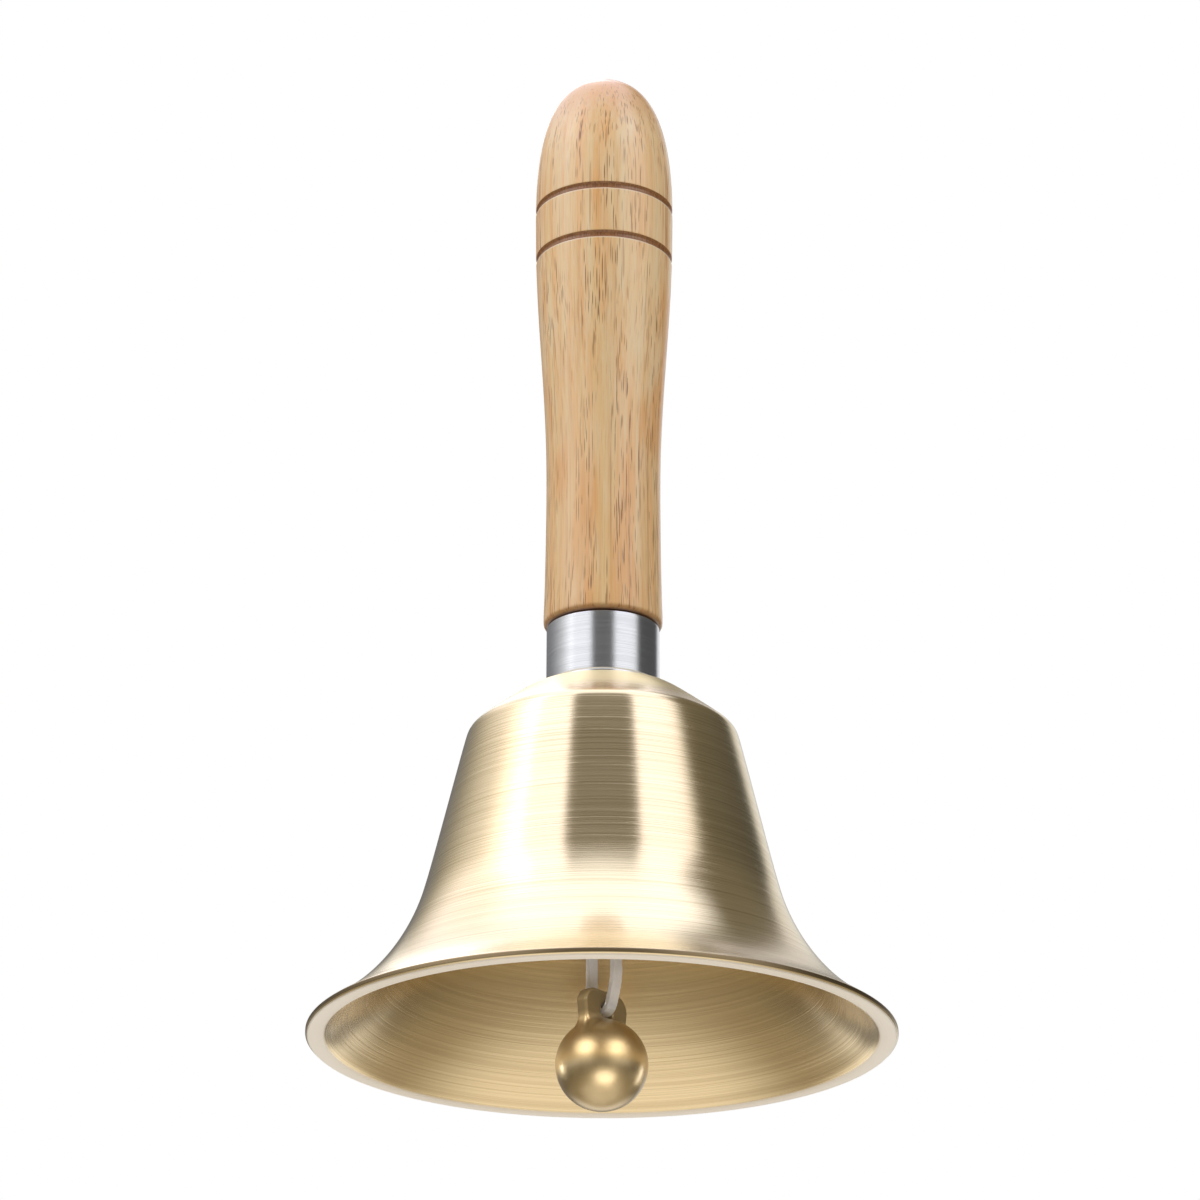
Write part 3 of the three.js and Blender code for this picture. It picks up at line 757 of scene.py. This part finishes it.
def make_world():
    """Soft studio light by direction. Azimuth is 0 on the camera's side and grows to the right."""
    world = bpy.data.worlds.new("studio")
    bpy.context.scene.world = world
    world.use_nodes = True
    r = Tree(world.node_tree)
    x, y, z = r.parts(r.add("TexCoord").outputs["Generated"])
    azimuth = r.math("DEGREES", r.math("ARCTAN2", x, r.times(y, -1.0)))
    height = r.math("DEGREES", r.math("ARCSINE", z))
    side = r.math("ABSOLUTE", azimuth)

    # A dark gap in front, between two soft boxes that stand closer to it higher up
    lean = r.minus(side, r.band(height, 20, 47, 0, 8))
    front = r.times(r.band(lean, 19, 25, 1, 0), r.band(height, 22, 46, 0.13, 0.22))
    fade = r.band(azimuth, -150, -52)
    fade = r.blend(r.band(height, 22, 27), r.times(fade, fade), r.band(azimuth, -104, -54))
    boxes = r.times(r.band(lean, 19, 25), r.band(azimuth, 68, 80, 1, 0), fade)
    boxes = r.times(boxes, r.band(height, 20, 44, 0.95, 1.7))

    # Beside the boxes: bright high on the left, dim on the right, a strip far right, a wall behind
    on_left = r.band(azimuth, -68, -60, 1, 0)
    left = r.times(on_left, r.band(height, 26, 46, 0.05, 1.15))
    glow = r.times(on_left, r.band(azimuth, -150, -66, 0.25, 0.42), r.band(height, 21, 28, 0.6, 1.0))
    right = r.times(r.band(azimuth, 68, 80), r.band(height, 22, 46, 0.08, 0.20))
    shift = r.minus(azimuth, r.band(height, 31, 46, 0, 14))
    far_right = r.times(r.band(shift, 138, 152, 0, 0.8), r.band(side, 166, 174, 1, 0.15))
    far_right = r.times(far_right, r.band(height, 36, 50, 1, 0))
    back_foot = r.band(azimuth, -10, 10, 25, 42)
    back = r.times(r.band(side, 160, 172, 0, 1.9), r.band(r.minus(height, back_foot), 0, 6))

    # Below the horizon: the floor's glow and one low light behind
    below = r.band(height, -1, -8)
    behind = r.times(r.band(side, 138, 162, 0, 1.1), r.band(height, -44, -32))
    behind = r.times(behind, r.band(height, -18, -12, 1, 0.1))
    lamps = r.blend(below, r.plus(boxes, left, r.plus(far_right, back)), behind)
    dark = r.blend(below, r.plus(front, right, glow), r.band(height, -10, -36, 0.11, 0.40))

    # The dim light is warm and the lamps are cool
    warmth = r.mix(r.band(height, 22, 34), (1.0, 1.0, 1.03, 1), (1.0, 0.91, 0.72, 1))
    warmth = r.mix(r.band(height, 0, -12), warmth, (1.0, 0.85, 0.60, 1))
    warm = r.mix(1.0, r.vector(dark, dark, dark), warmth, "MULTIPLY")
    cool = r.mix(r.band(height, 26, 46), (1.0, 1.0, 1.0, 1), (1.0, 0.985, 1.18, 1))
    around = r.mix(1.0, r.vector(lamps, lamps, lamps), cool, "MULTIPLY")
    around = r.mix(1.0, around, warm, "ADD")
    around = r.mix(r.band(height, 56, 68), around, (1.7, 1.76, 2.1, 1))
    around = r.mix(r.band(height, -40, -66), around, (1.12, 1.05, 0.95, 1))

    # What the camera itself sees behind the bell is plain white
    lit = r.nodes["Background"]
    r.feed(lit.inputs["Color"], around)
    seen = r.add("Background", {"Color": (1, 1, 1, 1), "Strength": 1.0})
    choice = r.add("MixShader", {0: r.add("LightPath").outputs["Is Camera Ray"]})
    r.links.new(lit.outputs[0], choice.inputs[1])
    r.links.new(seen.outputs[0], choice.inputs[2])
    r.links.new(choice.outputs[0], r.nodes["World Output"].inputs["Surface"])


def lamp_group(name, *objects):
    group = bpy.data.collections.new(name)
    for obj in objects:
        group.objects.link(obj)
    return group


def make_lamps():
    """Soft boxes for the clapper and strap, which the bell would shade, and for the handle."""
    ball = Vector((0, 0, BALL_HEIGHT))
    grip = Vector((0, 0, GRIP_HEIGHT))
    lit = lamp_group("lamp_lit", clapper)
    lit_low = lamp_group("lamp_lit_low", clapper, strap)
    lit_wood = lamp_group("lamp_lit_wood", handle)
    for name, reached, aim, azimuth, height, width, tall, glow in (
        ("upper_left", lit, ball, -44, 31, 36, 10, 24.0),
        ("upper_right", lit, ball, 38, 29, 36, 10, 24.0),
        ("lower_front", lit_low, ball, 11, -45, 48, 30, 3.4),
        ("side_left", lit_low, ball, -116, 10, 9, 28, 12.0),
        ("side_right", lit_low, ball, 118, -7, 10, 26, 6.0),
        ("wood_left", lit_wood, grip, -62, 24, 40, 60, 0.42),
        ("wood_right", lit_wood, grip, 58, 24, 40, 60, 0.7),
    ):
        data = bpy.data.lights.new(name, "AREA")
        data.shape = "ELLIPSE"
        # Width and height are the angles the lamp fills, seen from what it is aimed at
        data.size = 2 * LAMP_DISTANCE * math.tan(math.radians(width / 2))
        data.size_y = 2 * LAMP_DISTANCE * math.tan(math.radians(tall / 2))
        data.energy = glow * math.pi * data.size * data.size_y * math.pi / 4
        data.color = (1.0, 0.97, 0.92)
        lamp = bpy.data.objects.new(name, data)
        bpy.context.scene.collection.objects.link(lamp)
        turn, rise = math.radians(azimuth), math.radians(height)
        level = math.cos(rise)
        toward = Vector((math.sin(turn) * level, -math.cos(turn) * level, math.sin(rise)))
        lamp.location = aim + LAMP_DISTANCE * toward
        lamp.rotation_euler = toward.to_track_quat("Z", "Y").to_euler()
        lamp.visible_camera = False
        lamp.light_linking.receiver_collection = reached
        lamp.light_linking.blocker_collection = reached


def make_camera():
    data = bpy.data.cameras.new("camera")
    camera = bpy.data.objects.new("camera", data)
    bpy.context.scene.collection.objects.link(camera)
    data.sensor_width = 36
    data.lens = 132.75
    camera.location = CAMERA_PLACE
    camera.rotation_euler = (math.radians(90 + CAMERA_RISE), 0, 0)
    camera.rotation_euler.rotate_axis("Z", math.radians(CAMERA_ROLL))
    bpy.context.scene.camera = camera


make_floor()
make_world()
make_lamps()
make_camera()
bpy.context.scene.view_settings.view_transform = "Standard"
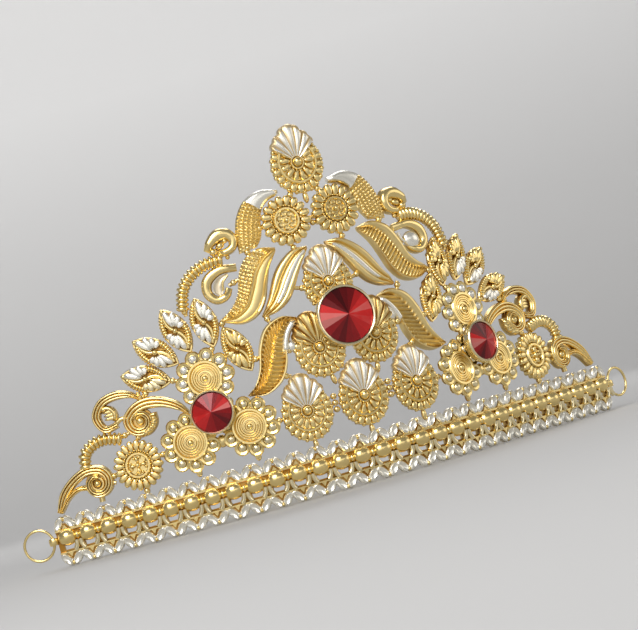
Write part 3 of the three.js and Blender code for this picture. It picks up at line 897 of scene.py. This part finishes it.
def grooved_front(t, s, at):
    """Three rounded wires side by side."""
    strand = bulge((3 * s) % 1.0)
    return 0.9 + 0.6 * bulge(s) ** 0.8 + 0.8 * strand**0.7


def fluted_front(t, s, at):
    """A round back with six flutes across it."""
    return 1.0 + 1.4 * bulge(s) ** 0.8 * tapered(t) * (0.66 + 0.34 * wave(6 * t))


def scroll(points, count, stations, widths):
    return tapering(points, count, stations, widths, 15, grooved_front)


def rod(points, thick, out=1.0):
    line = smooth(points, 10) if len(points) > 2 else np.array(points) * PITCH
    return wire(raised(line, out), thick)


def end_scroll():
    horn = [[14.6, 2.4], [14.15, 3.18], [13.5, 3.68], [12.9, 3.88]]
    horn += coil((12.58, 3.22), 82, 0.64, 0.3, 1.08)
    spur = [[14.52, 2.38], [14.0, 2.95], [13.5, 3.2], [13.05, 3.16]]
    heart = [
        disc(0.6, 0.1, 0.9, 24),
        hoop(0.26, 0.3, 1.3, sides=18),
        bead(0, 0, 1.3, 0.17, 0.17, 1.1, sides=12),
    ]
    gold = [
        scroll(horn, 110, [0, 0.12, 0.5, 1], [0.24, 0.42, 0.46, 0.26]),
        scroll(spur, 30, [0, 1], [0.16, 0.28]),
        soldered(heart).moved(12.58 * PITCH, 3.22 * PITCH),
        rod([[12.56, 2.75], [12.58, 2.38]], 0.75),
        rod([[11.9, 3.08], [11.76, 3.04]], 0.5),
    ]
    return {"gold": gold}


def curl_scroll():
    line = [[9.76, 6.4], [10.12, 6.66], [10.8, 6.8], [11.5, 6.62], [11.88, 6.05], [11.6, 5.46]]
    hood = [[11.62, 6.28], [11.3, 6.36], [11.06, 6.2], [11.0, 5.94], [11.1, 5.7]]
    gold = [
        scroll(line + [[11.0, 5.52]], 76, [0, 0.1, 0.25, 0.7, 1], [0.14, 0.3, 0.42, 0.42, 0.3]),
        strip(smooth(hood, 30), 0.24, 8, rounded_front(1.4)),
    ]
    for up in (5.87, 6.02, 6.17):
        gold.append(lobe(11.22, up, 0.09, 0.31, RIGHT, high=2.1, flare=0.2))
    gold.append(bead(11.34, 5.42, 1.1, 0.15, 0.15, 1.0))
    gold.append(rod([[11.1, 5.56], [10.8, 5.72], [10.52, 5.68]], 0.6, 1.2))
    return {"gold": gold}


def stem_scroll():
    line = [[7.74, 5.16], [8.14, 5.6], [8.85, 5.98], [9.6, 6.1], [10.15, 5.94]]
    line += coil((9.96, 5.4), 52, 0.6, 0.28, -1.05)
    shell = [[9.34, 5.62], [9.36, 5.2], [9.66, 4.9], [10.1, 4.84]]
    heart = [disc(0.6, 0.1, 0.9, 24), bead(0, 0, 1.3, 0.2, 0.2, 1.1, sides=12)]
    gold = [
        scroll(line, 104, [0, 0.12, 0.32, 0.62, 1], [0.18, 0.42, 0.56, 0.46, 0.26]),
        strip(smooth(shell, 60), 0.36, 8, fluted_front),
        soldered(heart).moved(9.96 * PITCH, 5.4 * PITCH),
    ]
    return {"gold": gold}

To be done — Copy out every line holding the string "Write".

Result —
Write part 3 of the three.js and Blender code for this picture. It picks up at line 757 of scene.py. This part finishes it.
Write part 3 of the three.js and Blender code for this picture. It picks up at line 897 of scene.py. This part finishes it.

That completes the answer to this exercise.